Check 'n Go sent CBS News their extended payment plan policy but the company says it is not posted on their Web site for their customers because, "It could be confusing and misleading to our customers," due to different state laws, "and may explain the responses your staff received from our stores."

Cash America says its policy is the same as the rest of the industry but would not answer questions as to why some of their employees were unaware of the policy.

Steve Schlein with the CFSA told CBS News, "The Extended Payment Plan is available to customers who cannot pay the loan when due, not to random callers who don't even have a loan."

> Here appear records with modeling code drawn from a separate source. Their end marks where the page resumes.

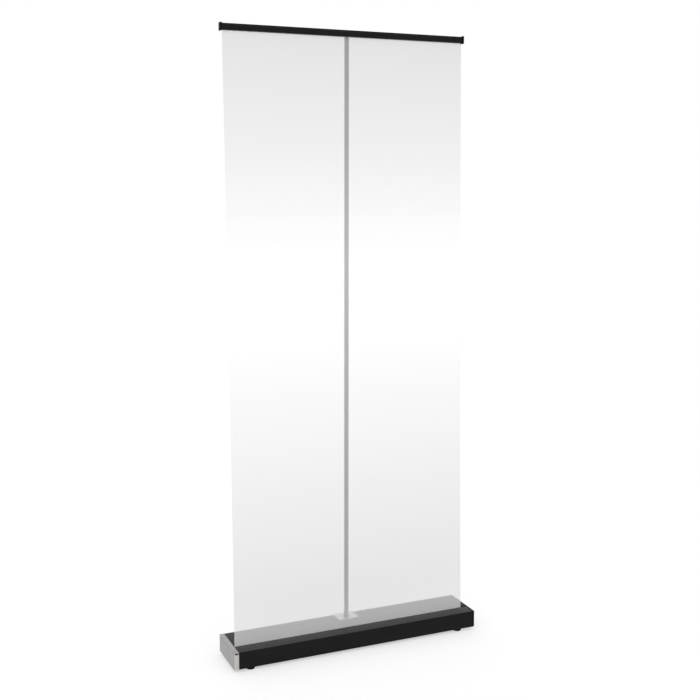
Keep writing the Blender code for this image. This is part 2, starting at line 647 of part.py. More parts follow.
def build_hook(plastic, base, hook_low):
    """The pole's head: a plug in the tube, a block behind the rail, a tongue level with its groove."""
    hook = rod("pole_hook", plastic, FERRULE_RADIUS, hook_low, POLE_TOP_Z + 4 * MM, base, ROUND_SIDES)
    block = box(
        "add_hook_block", None, (POLE_X - 9 * MM, POLE_Y - 8 * MM, POLE_TOP_Z + 2 * MM),
        (POLE_X + 9 * MM, POLE_Y + 8.5 * MM, POLE_TOP_Z + 19 * MM), bevel=1.5 * MM,
    )
    tongue_z = RAIL_Z + sum(RAIL_GROOVE_Z) / 2
    tongue = box(
        "add_hook_tongue", None, (POLE_X - 14 * MM, RAIL_BACK_Y + 0.4 * MM, tongue_z - 1.3 * MM),
        (POLE_X + 14 * MM, POLE_Y, tongue_z + 1.3 * MM), bevel=0.4 * MM, segments=1,
    )
    join(hook, block, tongue)
    return hook


def build_rail(black, plastic, rubber):
    """The snap rail: the back with the jaw's socket along its top, the jaw, a grip strip and end caps."""
    z, w = RAIL_Z, RAIL_WALL
    inner_front, rear = RAIL_FACE_Y, RAIL_BACK_Y
    notch_low, notch_high = (z + height for height in RAIL_GROOVE_Z)
    height = RAIL_HEIGHT
    pivot = (JAW_PIVOT_Y, JAW_PIVOT_Z)
    groove_low, groove_high, groove_deep = z + 4 * MM, z + 7 * MM, 0.9 * MM
    claw_out = z + height - JAW_PIVOT_Z
    claw_in = claw_out - 1.9 * MM
    back = [
        (inner_front, z), (rear, z), (rear, notch_low), (rear - w, notch_low), (rear - w, z + w),
        (inner_front + 2.2 * MM, z + w), (inner_front + 2.2 * MM, z + 13.2 * MM), (rear - w, z + 13.2 * MM),
        (rear - w, notch_high), (rear, notch_high), (rear, z + height),
    ]
    back += arc(pivot, claw_out, 90, 112, 2)
    back += arc(pivot, claw_in, 112, -84, 10)
    back += arc(pivot, claw_out - 0.3 * MM, -84, -40, 4)
    back += [
        (inner_front, z + 14.4 * MM), (inner_front, groove_high), (inner_front + groove_deep, groove_high),
        (inner_front + groove_deep, groove_low), (inner_front, groove_low),
    ]
    rail_back = extrusion("rail_back", black, [back], RAIL_X0, RAIL_X1, (0, FILM_TOP_Y, RAIL_Z))
    bead = claw_in - GAP
    front, film_side = RAIL_FRONT_Y, 20.3 * MM
    flange = 0.7 * MM
    jaw_top = JAW_PIVOT_Z + flange
    start = math.degrees(math.asin(flange / bead))
    jaw = [(front, z + 1.6 * MM), (front + 1.2 * MM, z + 0.3 * MM), (film_side, z + 0.3 * MM)]
    jaw += [(film_side, z + 2 * MM), (front + 1.8 * MM, z + 2 * MM), (front + 1.8 * MM, JAW_PIVOT_Z - flange)]
    jaw += arc(pivot, bead, 180 + start, 540 - start, 12)
    jaw += [(front + 1.2 * MM, jaw_top), (front, jaw_top - 1.3 * MM)]
    rail_jaw = extrusion(
        "rail_jaw", black, [jaw], RAIL_X0 + GAP, RAIL_X1 - GAP, (0, JAW_PIVOT_Y, JAW_PIVOT_Z)
    )
    strip = [
        (inner_front - 0.35 * MM, groove_low + GAP), (inner_front + groove_deep - GAP, groove_low + GAP),
        (inner_front + groove_deep - GAP, groove_high - GAP), (inner_front - 0.35 * MM, groove_high - GAP),
    ]
    grip = extrusion("rail_grip_strip", rubber, [strip], RAIL_X0 + GAP, RAIL_X1 - GAP)
    caps = []
    for label, x0, x1 in (
        ("left", RAIL_X0 - GAP - RAIL_CAP_LENGTH, RAIL_X0 - GAP),
        ("right", RAIL_X1 + GAP, RAIL_X1 + GAP + RAIL_CAP_LENGTH),
    ):
        lip = RAIL_CAP_LIP
        low, high = (x0, front - lip, z - lip), (x1, rear + lip, z + height + lip)
        cap = box(f"rail_cap_{label}", plastic, low, high, bevel=1.8 * MM)
        peg_x = (x1 - 1 * MM, x1 + 14 * MM) if label == "left" else (x0 - 14 * MM, x0 + 1 * MM)
        peg = box(
            f"add_rail_peg_{label}", None, (peg_x[0], inner_front + 2.5 * MM, z + 2 * MM),
            (peg_x[1], rear - w - GAP, z + 7.8 * MM),
        )
        join(cap, peg)
        caps.append(cap)
    return rail_back, rail_jaw, grip, caps


def build_feet(rubber, steel):
    """Each foot: a turned rubber pad on a threaded stud, screwed into an insert in the cassette's floor."""
    feet = []
    top = FOOT_HEIGHT - 2 * INSET
    bore = STUD_RADIUS + GAP
    r = FOOT_RADIUS
    pad_profile = [
        (0, 0), (r - 2.2 * MM, 0), (r - 0.6 * MM, 0.8 * MM), (r, 2.4 * MM), (r, 5.4 * MM),
        (r - 2.4 * MM, top), (bore, top), (bore, STUD_FLOOR), (0, STUD_FLOOR),
    ]
    seat = FLOOR_Z + SHELL_WALL + GAP
    insert_profile = [
        (bore, FLOOR_Z + INSET), (INSERT_RADIUS, FLOOR_Z + INSET), (INSERT_RADIUS, seat),
        (INSERT_FLANGE, seat), (INSERT_FLANGE, FLOOR_Z + 4 * MM), (INSERT_RADIUS, FLOOR_Z + 4.4 * MM),
        (INSERT_RADIUS, FLOOR_Z + 10 * MM), (bore, FLOOR_Z + 10 * MM),
    ]
    for corner, x, y in FOOT_PLACES:
        base = (x, y, 0)
        pad = turned(f"foot_pad_{corner}", rubber, pad_profile, base, ROUND_SIDES)
        stud = rod(f"foot_stud_{corner}", steel, STUD_RADIUS, STUD_FLOOR + GAP, STUD_TOP, base, SMALL_SIDES)
        insert = turned(f"foot_insert_{corner}", steel, insert_profile, base, SMALL_SIDES)
        feet.append((corner, pad, stud, insert))
    return feet


def main():
    clear_scene()
    black = make_material("black_anodised", (0.018, 0.018, 0.019), 0.42, 0.6)
    pole_black = make_material("black_painted_tube", (0.02, 0.02, 0.021), 0.38, 0.3)
    plastic = make_material("black_plastic", (0.016, 0.016, 0.017), 0.5)
    rubber = make_material("black_rubber", (0.02, 0.02, 0.02), 0.85)
    silver = make_material("satin_silver", (0.62, 0.61, 0.6), 0.34, 0.85)
    steel = make_material("zinc_steel", (0.55, 0.55, 0.56), 0.35, 1.0)
    aluminium = make_material("mill_aluminium", (0.7, 0.71, 0.72), 0.4, 1.0)
    film = make_material("clear_film", (0.9, 0.9, 0.9), 0.25, 0.0, 0.6)
    cord = make_material("elastic_cord", (0.05, 0.05, 0.055), 0.9)

    shell = build_shell(black)
    frame, door, pin = build_left_end(silver, steel)
    right_cap = build_right_end(plastic)
    screws = build_cap_screws(steel)
    lips = build_slot_lips(rubber)
    roller_pieces = build_roller(aluminium, plastic, steel, film)
    roller, roll, plug_left, plug_right, shaft, fixed, turning, spring = roller_pieces
    leader, banner = build_film(film)
    socket = build_socket(silver, plastic, steel)
    pole = build_pole(pole_black, plastic, cord)
    rail_back, rail_jaw, grip, caps = build_rail(black, plastic, rubber)
    feet = build_feet(rubber, steel)

    hang_on(shell, frame, right_cap, pin, shaft, fixed, spring, leader, banner, *screws, *lips, *socket)
    roller_axis = joint_empty("joint_roller", (0, ROLLER_Y, ROLLER_Z))
    hang_on(roller_axis, roller, roll, plug_left, plug_right, turning)
    hang_on(shell, roller_axis, door)
    rail_axis = joint_empty("joint_rail", (0, FILM_TOP_Y, RAIL_Z))
    hang_on(rail_axis, rail_back, grip, *caps, rail_jaw)
    hang_on(shell, rail_axis)
    plug, lower, ferrule_1, middle, ferrule_2, upper, cord_1, cord_2, hook = pole
    pole_axis = joint_empty("joint_pole", (POLE_X, POLE_Y, POLE_FOOT_Z))
    middle_axis = joint_empty("joint_pole_middle", (POLE_X, POLE_Y, POLE_JOINT_1_Z))
    upper_axis = joint_empty("joint_pole_upper", (POLE_X, POLE_Y, POLE_JOINT_2_Z))
    hang_on(upper_axis, upper, hook)
    hang_on(middle_axis, middle, ferrule_2, cord_2, upper_axis)
    hang_on(pole_axis, plug, lower, ferrule_1, cord_1, middle_axis)
    hang_on(shell, pole_axis)
    for corner, pad, stud, insert in feet:
        foot_axis = joint_empty(f"joint_foot_{corner}", (pad.location.x, pad.location.y, 0))
        hang_on(foot_axis, pad, stud)
        hang_on(shell, foot_axis, insert)


main()
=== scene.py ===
"""Roll-up banner stand: the finished surfaces of the cassette, pole, rail and film, built round
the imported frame."""

import json
import math

import bmesh
import bpy
from mathutils import Euler, Matrix, Vector

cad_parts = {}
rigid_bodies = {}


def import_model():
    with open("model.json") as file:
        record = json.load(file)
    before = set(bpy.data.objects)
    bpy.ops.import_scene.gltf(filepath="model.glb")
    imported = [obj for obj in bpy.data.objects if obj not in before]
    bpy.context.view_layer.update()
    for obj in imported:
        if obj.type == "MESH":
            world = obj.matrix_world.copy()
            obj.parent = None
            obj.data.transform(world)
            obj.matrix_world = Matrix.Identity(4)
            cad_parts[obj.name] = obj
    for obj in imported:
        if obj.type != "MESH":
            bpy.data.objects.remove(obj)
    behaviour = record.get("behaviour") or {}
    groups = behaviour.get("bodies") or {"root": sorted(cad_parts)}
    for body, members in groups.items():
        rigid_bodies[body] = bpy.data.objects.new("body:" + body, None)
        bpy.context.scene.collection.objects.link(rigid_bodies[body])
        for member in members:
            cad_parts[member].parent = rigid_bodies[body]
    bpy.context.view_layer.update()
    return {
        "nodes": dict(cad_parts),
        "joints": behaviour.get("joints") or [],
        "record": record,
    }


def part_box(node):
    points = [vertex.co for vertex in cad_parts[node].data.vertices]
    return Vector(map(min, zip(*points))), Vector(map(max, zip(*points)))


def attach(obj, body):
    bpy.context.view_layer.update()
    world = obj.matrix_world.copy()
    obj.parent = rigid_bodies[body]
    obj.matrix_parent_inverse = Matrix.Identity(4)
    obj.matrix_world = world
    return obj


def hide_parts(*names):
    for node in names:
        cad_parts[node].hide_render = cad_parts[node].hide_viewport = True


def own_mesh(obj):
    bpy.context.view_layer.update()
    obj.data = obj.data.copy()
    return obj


for startup_object in list(bpy.data.objects):
    bpy.data.objects.remove(startup_object, do_unlink=True)

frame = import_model()

MM = 0.001
TINY = 0.001 * MM
X, Z = 0, 2
ROUND = 64  # facets round a turned piece
SHARP = math.radians(40)
CORNERS = ("front_left", "front_right", "back_left", "back_right")
SIDES = ("left", "right")
ROWS = ("front", "back")

# Where the driving pieces are, read from the frame
SHELL_LOW, SHELL_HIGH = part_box("cassette_body")
FILM_LOW, FILM_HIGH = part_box("banner_film")
RAIL_LOW, RAIL_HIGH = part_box("rail_back")
JAW_LOW, JAW_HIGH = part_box("rail_jaw")
POLE_LOW, POLE_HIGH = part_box("pole_lower")
PLATE_LOW, PLATE_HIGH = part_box("pole_socket")
LEFT_LOW, LEFT_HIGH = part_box("end_frame_left")
POLE_RADIUS = (POLE_HIGH.x - POLE_LOW.x) / 2
POLE_CENTRE = Vector(((POLE_LOW.x + POLE_HIGH.x) / 2, (POLE_LOW.y + POLE_HIGH.y) / 2, 0))
PLUG_RADIUS = POLE_RADIUS - 1.3 * MM
ROOF_Z = SHELL_HIGH.z
JOINTS = {joint["name"]: joint for joint in frame["joints"]}

# Sizes that more than one piece uses
LIP_WALL = 1.6 * MM
HEAD_HEIGHT = 2.2 * MM
SHANK, SHANK_ROOT, SHANK_PITCH = 1.6 * MM, 1.35 * MM, 0.7 * MM
RECESS_REACH = 1.9 * MM
SCREW_HOLE = 2.2 * MM


# Shader arithmetic ------------------------------------------------------------------------------


def maths(operation):
    """The plain and the reflected form of one operator, each adding one Math node."""

    def forward(self, other):
        return self.paint.node("ShaderNodeMath", {"operation": operation}, {0: self, 1: other})

    def reflected(self, other):
        return self.paint.node("ShaderNodeMath", {"operation": operation}, {0: other, 1: self})

    return forward, reflected


class Mark:
    """A value that varies over a surface, such as how worn or how dusty a spot is."""

    __add__, __radd__ = maths("ADD")
    __sub__, __rsub__ = maths("SUBTRACT")
    __mul__, __rmul__ = maths("MULTIPLY")

    def __init__(self, paint, socket):
        self.paint = paint
        self.socket = socket

    def between(self, low, high):
        """0 below low, 1 above high, and a soft step from one to the other."""
        settings = {"interpolation_type": "SMOOTHSTEP"}
        return self.paint.node("ShaderNodeMapRange", settings, {0: self, 1: low, 2: high})


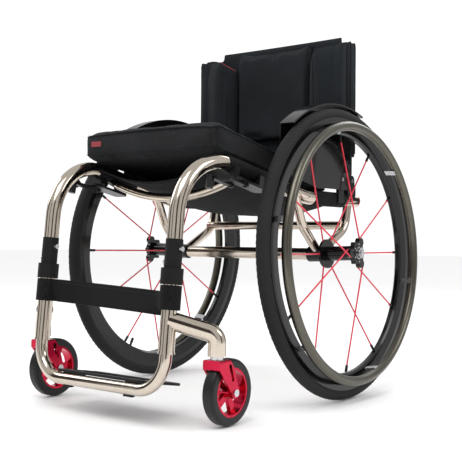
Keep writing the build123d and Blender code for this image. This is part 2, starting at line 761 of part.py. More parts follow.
# ---------------------------------------------------------------- brakes
slope_angle = math.atan(rail_slope)
brake_up = Vector(0, math.sin(slope_angle), math.cos(slope_angle))
brake_reach = 34.0  # the bracket's middle, behind the front of the rear tyre
brake_y = axle_y - wheel_radius + brake_reach
brake_x = 186.0
bar_drop = 26.0  # top of the bracket bar below the rail's centre line
bar_thickness = 5.0
bar_width = 36.0
bar_front, bar_back = -32.0, 66.0
brake_pin_r = 4.0
lever_pin = (8.0, 0.0)
shoe_pin = (-8.0, -22.0)
arm_thickness = 5.0
lever_length = 80.0
lever_width = 14.0
shoe_length = 60.0
shoe_width = 13.0
shoe_r = 7.0
shoe_height = 24.0
clamp_places = [-20.0, 52.0]
clamp_inner = 10.0  # how far each rail clamp reaches inboard of the rail's centre line
clamp_top = 2.0
lever_top = bar_drop + bar_thickness + moving_gap
shoe_arm_top = lever_top + arm_thickness + moving_gap

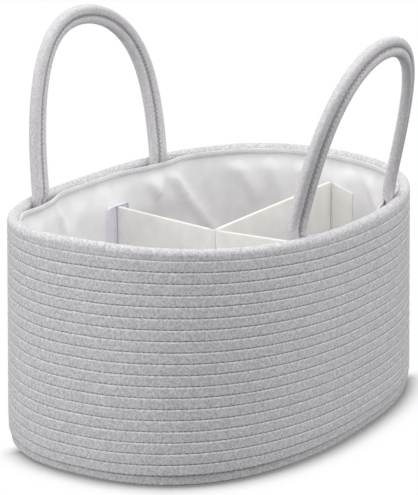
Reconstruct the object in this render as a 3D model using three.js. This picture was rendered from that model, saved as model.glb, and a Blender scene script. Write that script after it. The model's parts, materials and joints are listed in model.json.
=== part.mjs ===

For the 20 stores who responded that they did have an extended payment plan, most indicated customers could use it only after four consecutive loans and only once a year which in some states is the law.

At an Advance America in Charleston, South Carolina, "We do offer an extended payment plan, but you can only do it once a year. It's not something that we want to do. We do it, but it's better not to."

Some stores responded by suggesting that instead of a payment plan, the caller could just take out another loan.

In Charleston, South Carolina at a Check 'n Go an employee said, "You can pay it off and re-borrow the funds so that you can pay your bills, then pay the loan back the next time."

At a Cash America store in Tulsa, Oklahoma, "You'd need to pay it off and get another loan the next day."

And at another Cash America store in Houston, "You have four times to come in and renew the loan, and then by the fifth time you have to come in and pay it off."

Chris Widener (R), Ohio State Representative who wrote the legislation to push the industry out of his state told CBS News, "This is a product that is in fact probably predatory and addictive in some nature."